◆ Prompt: Pull out of the data below the stretch of lines bounded by the one containing "rot = -CASTER_YAW[k]" and the one containing "obj.parent = None", both bounds included, unchanged.

◆ Rows:
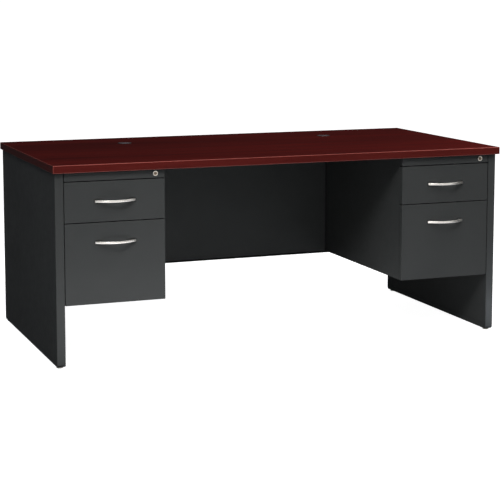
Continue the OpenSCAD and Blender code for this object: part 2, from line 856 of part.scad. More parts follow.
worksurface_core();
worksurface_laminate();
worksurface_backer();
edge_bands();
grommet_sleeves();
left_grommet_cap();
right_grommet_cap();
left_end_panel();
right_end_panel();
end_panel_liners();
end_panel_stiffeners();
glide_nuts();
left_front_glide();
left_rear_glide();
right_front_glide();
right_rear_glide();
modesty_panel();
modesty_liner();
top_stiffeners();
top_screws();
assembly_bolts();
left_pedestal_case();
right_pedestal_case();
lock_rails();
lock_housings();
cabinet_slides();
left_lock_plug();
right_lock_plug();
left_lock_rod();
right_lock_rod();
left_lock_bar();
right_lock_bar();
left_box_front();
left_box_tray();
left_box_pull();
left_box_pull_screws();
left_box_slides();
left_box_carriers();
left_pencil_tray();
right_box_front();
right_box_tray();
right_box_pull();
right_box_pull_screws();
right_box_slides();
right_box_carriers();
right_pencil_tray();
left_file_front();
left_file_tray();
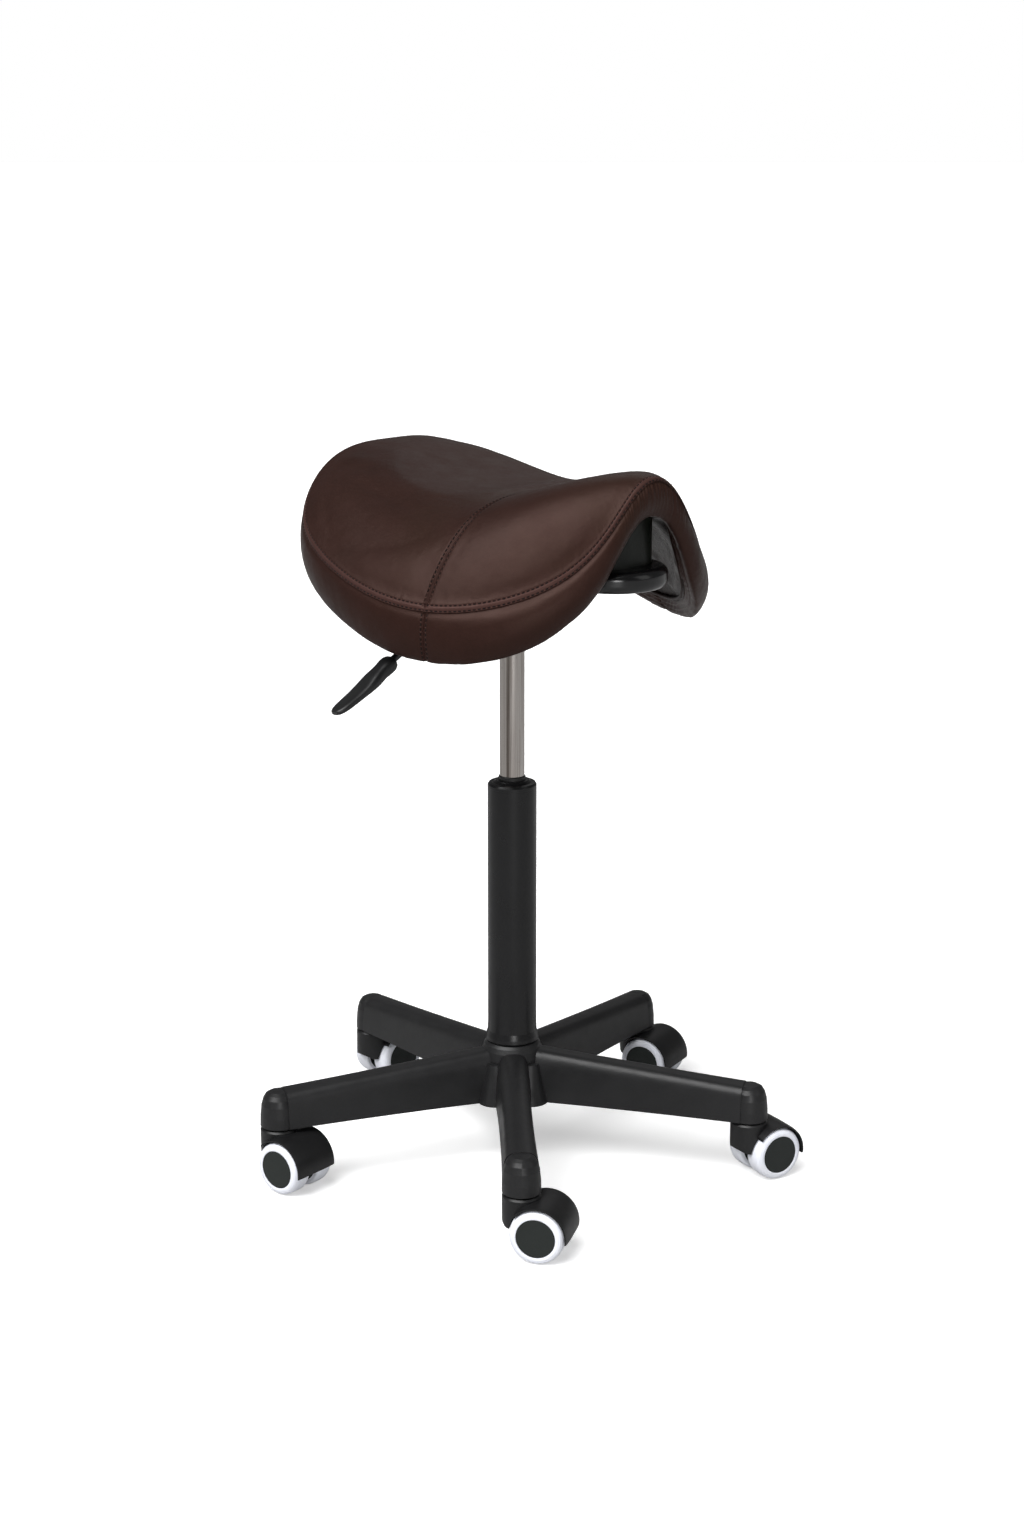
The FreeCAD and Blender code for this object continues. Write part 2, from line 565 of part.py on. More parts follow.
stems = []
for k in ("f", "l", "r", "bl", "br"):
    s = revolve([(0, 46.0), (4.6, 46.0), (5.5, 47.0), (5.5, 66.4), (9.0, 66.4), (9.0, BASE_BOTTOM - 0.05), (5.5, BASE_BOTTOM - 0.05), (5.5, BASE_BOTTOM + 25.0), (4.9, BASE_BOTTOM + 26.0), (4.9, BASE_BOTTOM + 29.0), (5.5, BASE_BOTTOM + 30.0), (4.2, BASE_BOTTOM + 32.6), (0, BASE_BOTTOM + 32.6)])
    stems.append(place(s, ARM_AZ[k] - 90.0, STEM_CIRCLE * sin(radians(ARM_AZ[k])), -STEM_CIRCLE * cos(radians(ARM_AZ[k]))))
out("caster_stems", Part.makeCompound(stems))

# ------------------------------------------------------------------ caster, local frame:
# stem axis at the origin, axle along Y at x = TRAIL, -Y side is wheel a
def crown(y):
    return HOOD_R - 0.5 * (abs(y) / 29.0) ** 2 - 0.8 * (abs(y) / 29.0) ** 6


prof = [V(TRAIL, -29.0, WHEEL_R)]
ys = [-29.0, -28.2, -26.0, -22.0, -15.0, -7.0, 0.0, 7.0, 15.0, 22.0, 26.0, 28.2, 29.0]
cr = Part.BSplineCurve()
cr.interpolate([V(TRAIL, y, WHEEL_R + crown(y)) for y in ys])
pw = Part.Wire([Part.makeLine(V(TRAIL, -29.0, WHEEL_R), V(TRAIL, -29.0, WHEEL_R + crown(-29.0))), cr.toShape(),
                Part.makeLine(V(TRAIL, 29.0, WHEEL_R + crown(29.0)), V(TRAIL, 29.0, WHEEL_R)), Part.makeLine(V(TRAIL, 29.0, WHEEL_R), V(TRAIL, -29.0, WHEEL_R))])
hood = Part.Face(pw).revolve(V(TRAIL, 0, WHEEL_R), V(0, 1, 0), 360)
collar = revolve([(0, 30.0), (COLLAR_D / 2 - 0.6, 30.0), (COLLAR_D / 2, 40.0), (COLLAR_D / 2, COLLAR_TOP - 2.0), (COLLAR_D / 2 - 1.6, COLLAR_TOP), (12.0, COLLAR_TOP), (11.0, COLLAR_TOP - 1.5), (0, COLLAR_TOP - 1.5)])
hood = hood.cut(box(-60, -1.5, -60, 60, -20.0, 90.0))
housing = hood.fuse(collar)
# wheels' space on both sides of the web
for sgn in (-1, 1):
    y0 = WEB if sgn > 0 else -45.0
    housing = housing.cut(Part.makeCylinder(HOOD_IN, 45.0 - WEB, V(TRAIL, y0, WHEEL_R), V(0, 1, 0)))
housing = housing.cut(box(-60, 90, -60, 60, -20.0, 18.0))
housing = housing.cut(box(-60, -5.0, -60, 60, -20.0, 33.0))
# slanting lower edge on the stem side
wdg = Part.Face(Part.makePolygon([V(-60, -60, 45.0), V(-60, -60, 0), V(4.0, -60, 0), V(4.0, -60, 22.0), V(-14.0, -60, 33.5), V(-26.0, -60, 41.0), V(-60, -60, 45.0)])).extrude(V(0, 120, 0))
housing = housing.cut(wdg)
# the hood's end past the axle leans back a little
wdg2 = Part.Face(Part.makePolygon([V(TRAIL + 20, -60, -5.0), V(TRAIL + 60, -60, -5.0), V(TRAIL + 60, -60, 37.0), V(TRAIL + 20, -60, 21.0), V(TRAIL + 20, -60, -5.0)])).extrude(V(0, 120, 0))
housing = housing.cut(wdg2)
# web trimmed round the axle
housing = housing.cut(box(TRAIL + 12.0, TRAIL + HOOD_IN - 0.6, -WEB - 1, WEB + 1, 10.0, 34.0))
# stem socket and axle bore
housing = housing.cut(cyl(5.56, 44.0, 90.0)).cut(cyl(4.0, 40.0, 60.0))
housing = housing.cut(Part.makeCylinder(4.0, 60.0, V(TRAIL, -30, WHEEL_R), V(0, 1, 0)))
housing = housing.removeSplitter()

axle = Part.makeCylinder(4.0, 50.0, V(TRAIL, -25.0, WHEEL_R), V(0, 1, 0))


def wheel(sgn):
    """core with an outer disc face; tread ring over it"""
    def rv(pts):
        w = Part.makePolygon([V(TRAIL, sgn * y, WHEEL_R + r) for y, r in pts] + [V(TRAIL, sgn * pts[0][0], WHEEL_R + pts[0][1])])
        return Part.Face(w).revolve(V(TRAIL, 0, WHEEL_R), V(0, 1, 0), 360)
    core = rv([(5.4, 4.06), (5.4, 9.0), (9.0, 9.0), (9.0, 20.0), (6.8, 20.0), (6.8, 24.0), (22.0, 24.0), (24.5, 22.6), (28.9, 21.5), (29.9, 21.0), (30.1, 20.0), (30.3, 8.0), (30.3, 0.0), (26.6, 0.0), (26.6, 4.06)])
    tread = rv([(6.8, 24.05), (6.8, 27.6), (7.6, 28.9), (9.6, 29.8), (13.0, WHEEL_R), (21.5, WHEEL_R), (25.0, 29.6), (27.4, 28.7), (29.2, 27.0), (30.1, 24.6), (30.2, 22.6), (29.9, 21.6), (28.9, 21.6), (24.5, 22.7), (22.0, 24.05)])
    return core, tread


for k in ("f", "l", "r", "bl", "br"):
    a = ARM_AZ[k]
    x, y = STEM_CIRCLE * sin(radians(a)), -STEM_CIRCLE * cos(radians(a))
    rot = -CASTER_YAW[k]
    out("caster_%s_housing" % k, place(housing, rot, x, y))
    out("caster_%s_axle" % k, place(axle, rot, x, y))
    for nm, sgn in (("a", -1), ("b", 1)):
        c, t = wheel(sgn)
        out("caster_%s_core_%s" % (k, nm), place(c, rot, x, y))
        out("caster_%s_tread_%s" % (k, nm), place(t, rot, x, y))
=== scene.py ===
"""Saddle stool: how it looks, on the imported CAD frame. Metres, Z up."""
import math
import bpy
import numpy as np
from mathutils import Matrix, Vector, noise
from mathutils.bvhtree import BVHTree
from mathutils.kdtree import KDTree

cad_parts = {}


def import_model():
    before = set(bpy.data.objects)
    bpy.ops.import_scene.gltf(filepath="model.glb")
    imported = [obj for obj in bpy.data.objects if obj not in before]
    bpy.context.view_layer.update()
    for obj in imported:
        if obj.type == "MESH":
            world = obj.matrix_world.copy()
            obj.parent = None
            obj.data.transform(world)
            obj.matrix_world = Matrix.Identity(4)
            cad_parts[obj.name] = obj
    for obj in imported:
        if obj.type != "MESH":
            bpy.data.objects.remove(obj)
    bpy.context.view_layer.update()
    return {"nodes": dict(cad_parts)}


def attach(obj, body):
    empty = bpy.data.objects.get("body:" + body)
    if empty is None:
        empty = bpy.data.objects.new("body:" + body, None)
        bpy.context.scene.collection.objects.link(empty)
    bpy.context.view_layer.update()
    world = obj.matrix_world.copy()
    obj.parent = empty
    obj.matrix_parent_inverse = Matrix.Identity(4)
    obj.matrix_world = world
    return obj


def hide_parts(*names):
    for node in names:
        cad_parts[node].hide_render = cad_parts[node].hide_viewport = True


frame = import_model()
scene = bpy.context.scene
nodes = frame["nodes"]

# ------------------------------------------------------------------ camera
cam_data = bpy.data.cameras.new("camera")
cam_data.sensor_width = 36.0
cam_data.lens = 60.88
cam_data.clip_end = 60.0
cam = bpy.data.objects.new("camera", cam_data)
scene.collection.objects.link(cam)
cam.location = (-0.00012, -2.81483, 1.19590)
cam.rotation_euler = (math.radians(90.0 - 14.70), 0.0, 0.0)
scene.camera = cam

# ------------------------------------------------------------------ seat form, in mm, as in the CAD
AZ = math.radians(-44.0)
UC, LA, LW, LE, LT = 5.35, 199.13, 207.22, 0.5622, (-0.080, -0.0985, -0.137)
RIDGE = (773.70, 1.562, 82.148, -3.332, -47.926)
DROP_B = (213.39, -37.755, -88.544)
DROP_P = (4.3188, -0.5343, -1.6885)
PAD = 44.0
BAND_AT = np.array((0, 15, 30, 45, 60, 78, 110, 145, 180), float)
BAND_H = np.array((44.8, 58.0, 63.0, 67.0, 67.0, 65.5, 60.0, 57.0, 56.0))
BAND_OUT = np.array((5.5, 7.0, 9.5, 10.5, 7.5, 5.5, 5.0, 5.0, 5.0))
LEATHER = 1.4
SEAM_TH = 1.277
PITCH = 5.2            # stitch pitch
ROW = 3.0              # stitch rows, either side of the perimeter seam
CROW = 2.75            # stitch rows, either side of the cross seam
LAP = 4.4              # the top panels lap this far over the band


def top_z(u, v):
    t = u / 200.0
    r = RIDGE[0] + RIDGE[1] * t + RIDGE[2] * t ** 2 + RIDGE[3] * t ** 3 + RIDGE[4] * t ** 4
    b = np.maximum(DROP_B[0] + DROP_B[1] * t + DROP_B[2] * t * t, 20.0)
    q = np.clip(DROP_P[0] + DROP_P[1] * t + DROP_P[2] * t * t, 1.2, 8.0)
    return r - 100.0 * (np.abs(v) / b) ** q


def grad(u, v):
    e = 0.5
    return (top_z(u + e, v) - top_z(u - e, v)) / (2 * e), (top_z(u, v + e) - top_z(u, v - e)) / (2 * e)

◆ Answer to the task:
    rot = -CASTER_YAW[k]
    out("caster_%s_housing" % k, place(housing, rot, x, y))
    out("caster_%s_axle" % k, place(axle, rot, x, y))
    for nm, sgn in (("a", -1), ("b", 1)):
        c, t = wheel(sgn)
        out("caster_%s_core_%s" % (k, nm), place(c, rot, x, y))
        out("caster_%s_tread_%s" % (k, nm), place(t, rot, x, y))
=== scene.py ===
"""Saddle stool: how it looks, on the imported CAD frame. Metres, Z up."""
import math
import bpy
import numpy as np
from mathutils import Matrix, Vector, noise
from mathutils.bvhtree import BVHTree
from mathutils.kdtree import KDTree

cad_parts = {}


def import_model():
    before = set(bpy.data.objects)
    bpy.ops.import_scene.gltf(filepath="model.glb")
    imported = [obj for obj in bpy.data.objects if obj not in before]
    bpy.context.view_layer.update()
    for obj in imported:
        if obj.type == "MESH":
            world = obj.matrix_world.copy()
            obj.parent = None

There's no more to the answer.